The lines below are to be quoted exactly, from the first through the one that contains "glass_t = 2.6; // [2:0.1:4]".

::: Supplied data :::

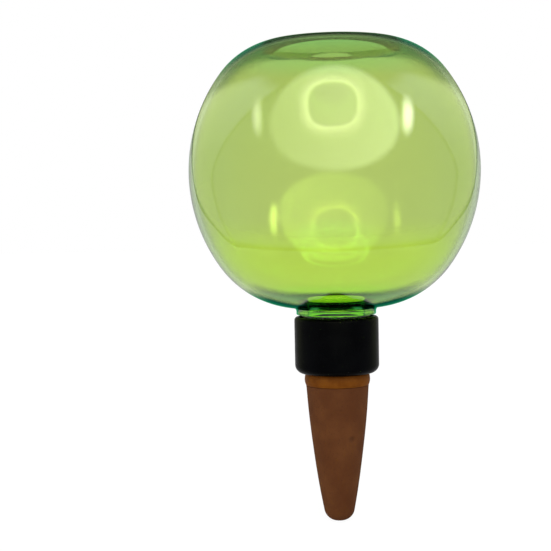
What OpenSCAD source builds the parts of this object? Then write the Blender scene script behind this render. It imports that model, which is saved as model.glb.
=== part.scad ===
// Plant watering bulb: a blown glass globe that empties through a hollow clay spike.
// A screw cap holds the two together, with a rubber grommet round the spike and a flat washer
// under the lip of the glass.
// The axis of every piece is Z. The origin is on that axis at the underside of the screw cap,
// which is where the soil comes to when the spike is pushed all the way in.

/* [Glass globe] */
// Largest outside diameter of the globe
globe_d = 150; // [130:1:170]
// How far beyond the axis the centre of the wide side arc lies
side_offset = 9.2; // [6:0.1:12]
// Radius of the arc that turns in from the side to the flat end
shoulder_r = 41.4; // [36:0.1:46]
// Angle above the widest line at which the shoulder arc takes over
shoulder_angle = 37.5; // [34:0.5:41]
// Radius of the arc that turns in from the side to the neck
belly_r = 51.2; // [46:0.1:55]
// Angle below the widest line at which the belly arc takes over
belly_angle = 35.5; // [33:0.5:39]
// Thickness of the blown wall
glass_t = 2.6; // [2:0.1:4]

/* [Flat end] */
// Outside diameter of the flat end that the globe stands on while it is filled
rest_d = 68.8; // [62:0.2:74]
// Thickness of the glass across the flat end
rest_t = 4.6; // [3:0.1:6]
// Width of the flat ring left round the shallow hollow
ring_w = 4.4; // [2:0.1:8]
// Depth of the shallow hollow at its centre
dish_depth = 3.4; // [1.5:0.1:5]
// Diameter of the small dimple at the centre of the hollow
dimple_d = 18; // [10:0.5:26]
// Depth of the small dimple below the hollow
dimple_depth = 1.3; // [0.5:0.1:2]

/* [Neck of the glass] */
// Outside diameter of the neck
neck_d = 36.6; // [35:0.1:38]
// Thickness of the glass in the neck
neck_t = 3.3; // [2.6:0.1:5]
// How far the collar above the neck stands out from it
collar_step = 2.4; // [1.4:0.1:4]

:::

== Solution for this task ==
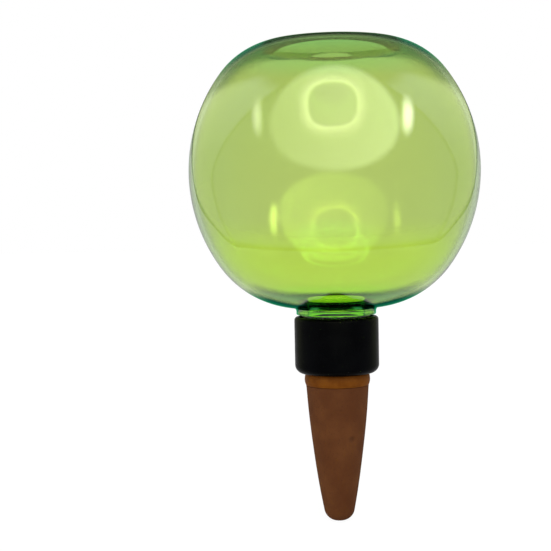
What OpenSCAD source builds the parts of this object? Then write the Blender scene script behind this render. It imports that model, which is saved as model.glb.
=== part.scad ===
// Plant watering bulb: a blown glass globe that empties through a hollow clay spike.
// A screw cap holds the two together, with a rubber grommet round the spike and a flat washer
// under the lip of the glass.
// The axis of every piece is Z. The origin is on that axis at the underside of the screw cap,
// which is where the soil comes to when the spike is pushed all the way in.

/* [Glass globe] */
// Largest outside diameter of the globe
globe_d = 150; // [130:1:170]
// How far beyond the axis the centre of the wide side arc lies
side_offset = 9.2; // [6:0.1:12]
// Radius of the arc that turns in from the side to the flat end
shoulder_r = 41.4; // [36:0.1:46]
// Angle above the widest line at which the shoulder arc takes over
shoulder_angle = 37.5; // [34:0.5:41]
// Radius of the arc that turns in from the side to the neck
belly_r = 51.2; // [46:0.1:55]
// Angle below the widest line at which the belly arc takes over
belly_angle = 35.5; // [33:0.5:39]
// Thickness of the blown wall
glass_t = 2.6; // [2:0.1:4]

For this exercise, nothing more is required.